The Short Course deserves its own paragraph because it is not what you expect from a par-3 layout. Water on seven of the nine holes. Same Ultradwarf greens. Real elevation changes. Some of these holes would fit comfortably on the championship nines. We played it after lunch almost as an afterthought and it ended up being one of the more memorable parts of the day.
Now. I need to talk about what happened on the course that day because this was our introduction to something I was not prepared for and which ended up following us across the entire trip.
We got paired with two guys. They arrived with their wives, who were not playing, and a picnic basket. Fine. Nice day out, bring the family, enjoy the weather. Then I saw the speakers. Not one. Two. Two large JBL Bluetooth speakers, one installed in each of their carts. Before we even teed off I could hear rap music coming from both carts like some kind of mobile sound system.
After the first hole I'd had enough. Luckily there was nobody behind us on the course so we told them to go ahead and we would follow at a distance. They were happy to oblige and for the first nine holes it worked. We had our peace. They were a few holes ahead, the music faded into the trees, and we could actually enjoy the golf.
Then they stopped for drinks in the bar between nines.

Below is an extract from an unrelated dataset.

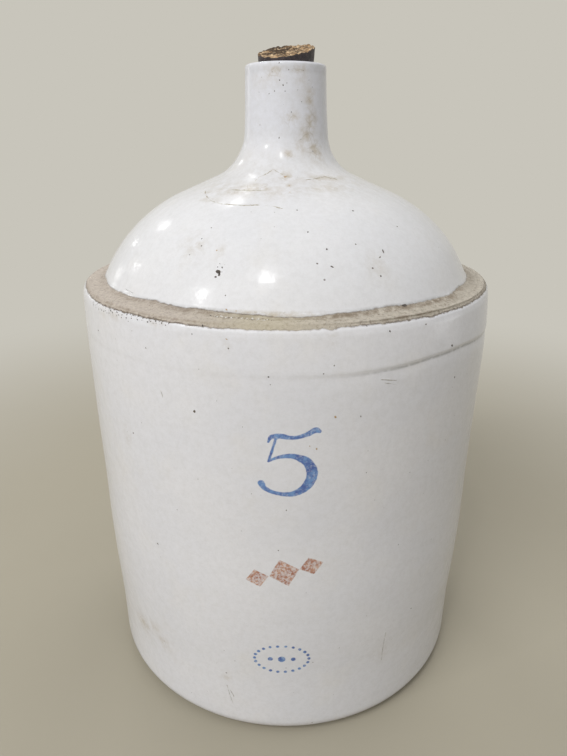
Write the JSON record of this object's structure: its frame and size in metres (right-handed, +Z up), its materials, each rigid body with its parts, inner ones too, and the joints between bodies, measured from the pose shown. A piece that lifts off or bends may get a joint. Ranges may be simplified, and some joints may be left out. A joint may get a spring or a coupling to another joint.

We passed them on the course and suddenly they were right behind us again. For the last nine holes, on several occasions, they pulled up to the green of the hole next to our tee box. So there we were, standing on the tee trying to concentrate, and from maybe 40 yards away comes rap music blaring from two speakers at full volume. There was no marshal on the course to deal with it. Nobody from the staff came around. We just had to live with it.
I wrote about this loudspeaker problem in my Ross Bridge review already and I will keep writing about it because someone needs to say it out loud. This is becoming a cancer in American golf culture. I go to a golf course to hear birds and wind and the sound of a well-struck iron. I do not go to listen to someone else's playlist from the next fairway. The fact that courses allow this and that there is seemingly no enforcement anywhere on the Trail is baffling to me. At Silver Lakes there was not even a marshal presence to ask. We were completely on our own.
This was the worst loudspeaker encounter of the trip although the one at Ross Bridge was annoying too and there will be more to tell on other courses. The thing that made Silver Lakes especially absurd was the scale of it. Two speakers. A picnic. Wives in the cart. This was not golf for these guys. This was a tailgate party that happened to involve hitting balls.
All of that said. Silver Lakes is phenomenal golf. It might be the best pure golfing experience on the RTJ Trail. The conditioning is outstanding, the routing through the Appalachian landscape is beautiful, and the greens are world class for a public course. It costs somewhere between $45 and $65 for 18 holes with a cart. Compare that to $150 at Ross Bridge. For raw quality of golf per dollar spent, nothing else on the Trail comes close. Golf Digest named it one of the best value public courses in the country and after playing it I completely agree.
One warning. The rough is vicious. Any ball that leaves the fairway by more than a few yards vanishes into thick fescue and native grass. We lost more balls here than at any other course on the trip. Bring extras. More than you think.
Silver Lakes is not the glamorous stop on the RTJ Trail. The hotel situation is bad, the clubhouse is functional rather than fancy, and on our visit we had to share the course with what felt like a country music festival on wheels. But the actual golf is as good as it gets on public land in Alabama. If I could only go back to one course on the Trail, this might be it. Just bring earplugs along with the extra balls.